## Given request
Line by line, reproduce exactly the beginning of the listing below, ending with the line that contains "are in millimetres." and adding nothing.

—————

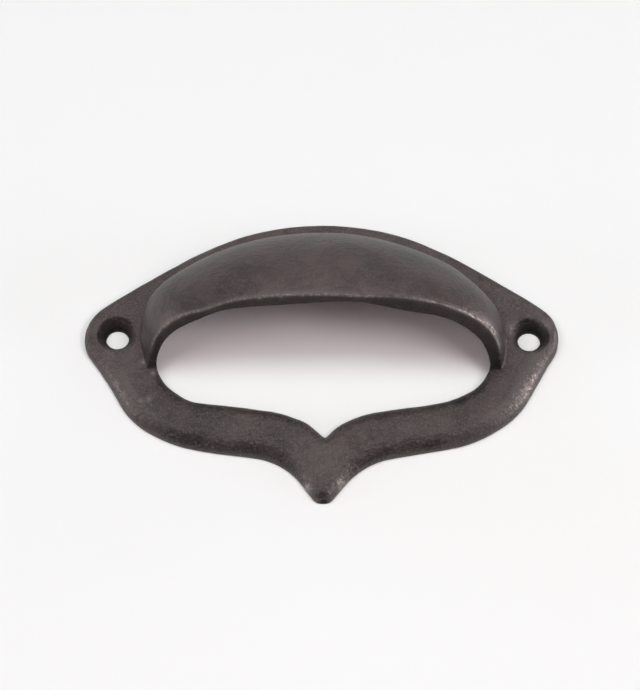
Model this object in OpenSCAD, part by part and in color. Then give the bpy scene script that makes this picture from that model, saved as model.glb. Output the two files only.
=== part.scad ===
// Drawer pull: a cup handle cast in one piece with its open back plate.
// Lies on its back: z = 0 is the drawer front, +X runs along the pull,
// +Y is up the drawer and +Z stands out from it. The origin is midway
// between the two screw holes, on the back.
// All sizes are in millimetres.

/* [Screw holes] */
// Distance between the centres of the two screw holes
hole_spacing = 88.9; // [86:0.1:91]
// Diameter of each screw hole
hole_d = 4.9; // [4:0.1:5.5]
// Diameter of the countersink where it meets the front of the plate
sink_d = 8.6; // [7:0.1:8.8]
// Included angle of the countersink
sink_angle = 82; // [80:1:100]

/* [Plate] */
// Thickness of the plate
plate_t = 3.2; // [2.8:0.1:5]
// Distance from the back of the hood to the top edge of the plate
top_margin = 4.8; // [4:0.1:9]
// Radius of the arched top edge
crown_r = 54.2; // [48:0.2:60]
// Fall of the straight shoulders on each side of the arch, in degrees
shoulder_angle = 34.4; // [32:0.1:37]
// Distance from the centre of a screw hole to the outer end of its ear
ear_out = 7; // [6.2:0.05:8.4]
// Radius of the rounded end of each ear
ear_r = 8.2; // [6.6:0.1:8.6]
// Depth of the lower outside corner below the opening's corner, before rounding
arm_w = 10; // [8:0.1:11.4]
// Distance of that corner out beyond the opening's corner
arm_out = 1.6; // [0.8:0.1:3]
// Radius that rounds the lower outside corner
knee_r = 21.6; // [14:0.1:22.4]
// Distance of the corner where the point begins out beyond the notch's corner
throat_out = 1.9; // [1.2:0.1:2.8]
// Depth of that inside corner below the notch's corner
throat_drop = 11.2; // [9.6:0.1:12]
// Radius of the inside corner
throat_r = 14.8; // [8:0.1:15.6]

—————

## Complete output
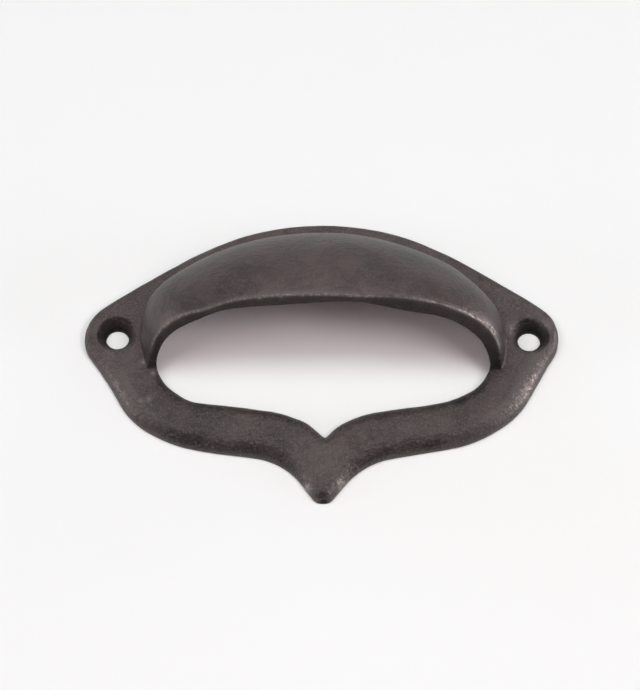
Model this object in OpenSCAD, part by part and in color. Then give the bpy scene script that makes this picture from that model, saved as model.glb. Output the two files only.
=== part.scad ===
// Drawer pull: a cup handle cast in one piece with its open back plate.
// Lies on its back: z = 0 is the drawer front, +X runs along the pull,
// +Y is up the drawer and +Z stands out from it. The origin is midway
// between the two screw holes, on the back.
// All sizes are in millimetres.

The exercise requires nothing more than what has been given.